What Makes a Modern Dessert?

By Donna Borooah

Cacao Barry recently launched three new chocolates – one milk and two dark. They are using a new fermentation process, which has a higher yield from each bean (more profitable for the farmer) and better flavour (more desirable for the chef). To show off the new chocolates, they hosted an evening with three chefs demonstrating “Modern Techniques for On Trend Desserts.”

Modern cooking sometimes waters down flavours, but the focus of these demonstrations was to make the chocolate the star. Each chef had a unique approach.

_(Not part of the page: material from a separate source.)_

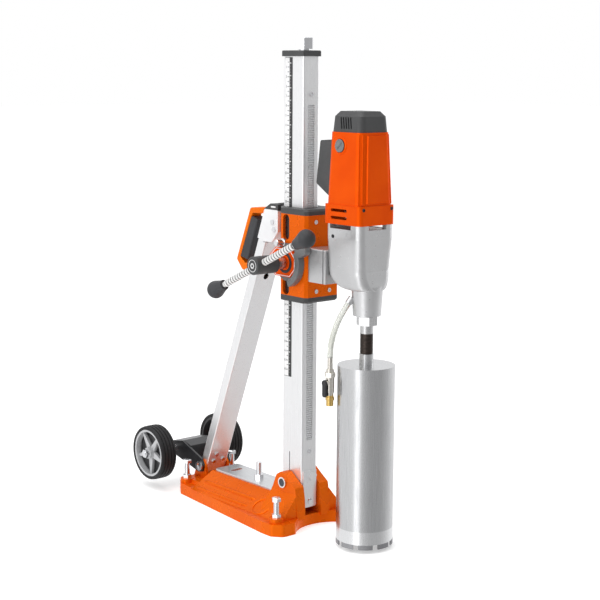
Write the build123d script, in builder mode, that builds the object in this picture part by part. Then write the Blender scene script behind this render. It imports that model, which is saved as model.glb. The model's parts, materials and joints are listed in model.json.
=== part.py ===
"""Core drill rig: a tilting column stand on a cast base, with a carriage, drill motor and core bit.

Millimetres, +Z up. The origin is on the floor under the column's axis, the bit is in front, towards -Y,
and the feed crank is on the -X side. X = 0 is the plane of symmetry of the stand.
"""
from build123d import *
import os
from math import acos, atan2, cos, degrees, pi, radians, sin, sqrt, tan

os.makedirs("parts", exist_ok=True)

# ---- driving dimensions -------------------------------------------------------------------------------
FIT = 0.05             # radial clearance of a running fit
GAP = 0.4              # clearance between faces that slide past each other

COLUMN_W = 42.0        # column section, across X
COLUMN_D = 64.0        # column section, along Y
COLUMN_WALL = 4.0
COLUMN_BOTTOM = 38.0
COLUMN_TOP = 1000.0
CAP_T = 12.0
JACK_Y = -10.0          # jack screw stands forward of the column's axis

TILT_Z = 95.0          # height of the column's tilt pivot
PIN_R = 8.0            # both pivot pins

BASE_FRONT = -67.0
BASE_REAR = 348.0
BASE_HALF_FRONT = 117.0
BASE_HALF_REAR = 84.0
BASE_WALL_Z = 26.0     # top of the base's upright rim
SPINE_Z = 61.0         # top of the raised spine
SLOT_HALF = 22.6       # half width of the slot that the column tilts in
SLOT_FLOOR = 24.0
EAR_T = 24.0
PLATE_T = 4.5
ANCHOR_Y = 140.0

SCREW_FRONT = (94.5, -37.0)   # levelling screws, front pair
SCREW_REAR = (65.0, 326.0)    # levelling screws, rear pair
SCREW_R = 6.0
SCREW_BOSS_Z = 35.0
SCREW_TIP_Z = 3.0
SCREW_TOP_Z = 79.0
NUT_AF = 18.0
NUT_H = 8.0

STRUT_Y = 312.0        # strut's foot pivot
STRUT_Z = 62.0
STRUT_LEAN = 21.5      # degrees from upright
STRUT_W = 56.0
STRUT_D = 25.0
STRUT_WALL = 3.0
LUG_T = 6.0
STRUT_LENGTH = 588.0   # from the foot pivot up to the bracket

AXLE_Y = 410.7
AXLE_Z = 84.4
AXLE_R = 6.0
TYRE_R = 63.8
RIM_R = 55.0
WHEEL_W = 40.0
WHEEL_X = 98.0         # middle of each wheel
SPOKES = 5

CARRIAGE_HALF = 46.0
CARRIAGE_FRONT = -72.0
CARRIAGE_SIDE_REAR = 9.0
CARRIAGE_BOTTOM = 505.0
CARRIAGE_TOP = 676.0
COVER_T = 12.0
SLOT_W = 20.0          # guide pad windows in the carriage's sides
PAD_Y = -7.5
PAD_Z = (525.5, 648.0)
PAD_H = (39.0, 54.0)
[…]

Chef John Placko, Modern Culinary Academy: Chef Placko focuses on texture to explore each element of his desserts. He uses the molecular gastronomy techniques often associated with modern cooking, but he wants to demystify them so they are used more broadly. He prepared an exciting range of chocolate desserts including chocolate snow with popping candy, chocolate microsponge and flexible ganache.

Chef Royce Li, Shoko Chocolates: Working with classic techniques, Chef Li aims to create unexpected flavour combinations. He served bonbons that were a modern play on classic campfire s’mores. Instead of graham cracker, chocolate and marshmallow, he made caramelized white chocolate mixed with cookie crumbs, truffles filled with smoked chocolate ganache and marshmallow toasted over an edible vermicelli wick.

Chef Rodney Alleguede, Pastry Chef: Chef Alleguede makes desserts that honour traditional European dishes but updates them with bolder, cleaner flavours. He made profiteroles, a French favourite, topped with craquelin and filled with coconut ganache and pineapple confit, a modern twist.

So what makes a modern dessert? Modern isn’t just one thing. It doesn’t have to be defined by scientific techniques or hard-to-find ingredients. Modern is an evolution from what we’re used to.